Phase 3: The Media Consolidation
Move your entertainment to Scribe-Pass. If you’re like the average American, you have at least three streaming services you haven't opened in a month. Scribe-Pass lets you keep the 'Option' to watch them without the 'Obligation' to pay for them. It’s the ultimate Spend Smart move because it acknowledges that your interests change. You might be obsessed with Formula 1 this month and 18th-century history next month. Why pay for both forever?
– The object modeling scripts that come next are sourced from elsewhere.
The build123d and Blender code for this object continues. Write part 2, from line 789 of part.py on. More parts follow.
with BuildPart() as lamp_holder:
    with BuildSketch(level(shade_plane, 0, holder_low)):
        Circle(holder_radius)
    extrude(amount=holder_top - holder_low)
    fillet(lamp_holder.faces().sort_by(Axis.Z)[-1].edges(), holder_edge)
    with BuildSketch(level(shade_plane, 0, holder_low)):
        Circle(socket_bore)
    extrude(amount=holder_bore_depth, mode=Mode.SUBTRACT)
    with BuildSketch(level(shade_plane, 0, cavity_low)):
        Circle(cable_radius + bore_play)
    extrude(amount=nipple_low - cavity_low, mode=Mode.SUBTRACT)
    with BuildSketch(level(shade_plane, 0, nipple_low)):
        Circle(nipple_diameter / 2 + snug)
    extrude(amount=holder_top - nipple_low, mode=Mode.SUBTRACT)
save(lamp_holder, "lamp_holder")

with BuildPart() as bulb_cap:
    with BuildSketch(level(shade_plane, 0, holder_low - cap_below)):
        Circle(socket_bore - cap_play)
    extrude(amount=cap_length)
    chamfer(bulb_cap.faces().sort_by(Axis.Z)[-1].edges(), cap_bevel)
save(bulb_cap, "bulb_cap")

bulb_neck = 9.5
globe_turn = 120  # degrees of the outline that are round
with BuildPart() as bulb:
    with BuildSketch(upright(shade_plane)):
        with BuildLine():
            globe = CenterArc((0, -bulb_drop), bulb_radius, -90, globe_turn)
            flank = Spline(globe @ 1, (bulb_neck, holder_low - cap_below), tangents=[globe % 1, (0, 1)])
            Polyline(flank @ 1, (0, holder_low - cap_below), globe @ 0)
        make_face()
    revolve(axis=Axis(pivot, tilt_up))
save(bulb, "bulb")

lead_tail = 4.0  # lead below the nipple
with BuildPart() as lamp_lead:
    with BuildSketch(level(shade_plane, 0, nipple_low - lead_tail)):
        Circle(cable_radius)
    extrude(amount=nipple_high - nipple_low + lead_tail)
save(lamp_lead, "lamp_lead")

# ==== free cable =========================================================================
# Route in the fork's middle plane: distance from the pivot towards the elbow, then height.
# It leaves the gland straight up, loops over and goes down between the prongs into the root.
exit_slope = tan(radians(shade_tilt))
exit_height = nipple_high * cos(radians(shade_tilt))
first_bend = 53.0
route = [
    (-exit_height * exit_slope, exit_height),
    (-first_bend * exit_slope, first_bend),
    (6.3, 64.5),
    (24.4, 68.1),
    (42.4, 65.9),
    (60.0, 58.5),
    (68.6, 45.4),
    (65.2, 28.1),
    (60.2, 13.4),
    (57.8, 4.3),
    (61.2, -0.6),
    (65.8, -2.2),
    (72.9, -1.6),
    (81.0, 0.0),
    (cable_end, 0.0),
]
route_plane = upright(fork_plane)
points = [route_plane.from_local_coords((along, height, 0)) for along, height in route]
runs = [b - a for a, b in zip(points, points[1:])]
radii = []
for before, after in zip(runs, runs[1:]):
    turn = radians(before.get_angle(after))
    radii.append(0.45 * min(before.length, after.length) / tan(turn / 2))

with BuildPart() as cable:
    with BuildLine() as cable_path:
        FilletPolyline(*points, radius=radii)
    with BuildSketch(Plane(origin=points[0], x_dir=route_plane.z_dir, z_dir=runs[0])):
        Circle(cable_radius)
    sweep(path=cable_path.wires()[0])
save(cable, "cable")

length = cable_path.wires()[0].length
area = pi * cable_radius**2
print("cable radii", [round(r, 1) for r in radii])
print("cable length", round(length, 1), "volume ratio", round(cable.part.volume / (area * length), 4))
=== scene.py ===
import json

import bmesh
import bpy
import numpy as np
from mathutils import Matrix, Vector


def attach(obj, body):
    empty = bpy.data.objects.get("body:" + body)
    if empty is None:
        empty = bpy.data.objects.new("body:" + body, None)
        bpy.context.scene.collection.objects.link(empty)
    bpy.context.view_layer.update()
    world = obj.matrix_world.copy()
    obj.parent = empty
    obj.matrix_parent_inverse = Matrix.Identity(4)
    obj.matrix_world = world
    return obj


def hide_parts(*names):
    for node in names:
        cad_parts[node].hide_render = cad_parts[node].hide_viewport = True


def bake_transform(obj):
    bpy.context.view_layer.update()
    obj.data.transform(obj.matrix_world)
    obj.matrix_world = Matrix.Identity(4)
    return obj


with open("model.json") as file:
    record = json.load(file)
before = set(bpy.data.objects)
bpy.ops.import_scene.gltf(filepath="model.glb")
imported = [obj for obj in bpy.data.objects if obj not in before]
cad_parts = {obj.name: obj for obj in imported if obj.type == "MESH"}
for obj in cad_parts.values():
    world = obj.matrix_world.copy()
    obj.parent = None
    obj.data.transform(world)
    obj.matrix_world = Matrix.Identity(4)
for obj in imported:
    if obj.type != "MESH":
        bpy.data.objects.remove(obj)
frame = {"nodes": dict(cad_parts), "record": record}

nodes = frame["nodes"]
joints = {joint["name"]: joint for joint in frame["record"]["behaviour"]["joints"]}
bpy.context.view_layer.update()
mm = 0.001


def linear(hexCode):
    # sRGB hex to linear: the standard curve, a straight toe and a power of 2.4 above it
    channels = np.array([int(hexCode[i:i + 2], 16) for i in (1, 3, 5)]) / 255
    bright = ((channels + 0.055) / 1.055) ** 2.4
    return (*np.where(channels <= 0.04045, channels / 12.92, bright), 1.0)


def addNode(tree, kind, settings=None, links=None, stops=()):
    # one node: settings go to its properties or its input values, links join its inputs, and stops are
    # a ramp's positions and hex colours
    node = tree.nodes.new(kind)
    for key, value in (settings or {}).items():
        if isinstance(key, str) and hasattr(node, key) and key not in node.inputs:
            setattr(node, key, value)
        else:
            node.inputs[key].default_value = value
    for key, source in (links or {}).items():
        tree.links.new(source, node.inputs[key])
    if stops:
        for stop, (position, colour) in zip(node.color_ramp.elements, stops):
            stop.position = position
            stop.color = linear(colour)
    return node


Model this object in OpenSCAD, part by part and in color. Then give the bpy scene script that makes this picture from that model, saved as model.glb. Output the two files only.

The Verdict: Why 'Unlimited' is a Scam
The word 'unlimited' is the most expensive word in the English language. It’s a psychological trick designed to make you feel like you’re getting a deal. 'For just $20, I can watch 10,000 movies!' But you don't have time to watch 10,000 movies. You have time to watch four. And those four movies just cost you $5 each, while the person using a Pulse-billing tool just paid 50 cents a movie.
By 2026, the economy has shifted. Companies are getting more aggressive with 'Feature-Gating' and 'Tiered-Pricing.' If you stay on the traditional subscription treadmill, your 'Digital Rent' will eventually rival your actual rent. You have to be a Sniper. You have to be precise. You have to value your money more than the convenience of 'never having to think about it.'
Switching to a Pay-Per-Pulse model will feel weird for the first week. You’ll see small charges like $0.12 or $1.04 on your statement instead of one big $200 lump sum. But at the end of the month, when you see that your total digital spend was $42 instead of $350, you’ll realize the truth: 'Unlimited' was just a fancy way of saying 'Overcharged.' Kill the subscriptions. Buy the pulses. Reclaim your $4,000.
This is educational content, not financial advice.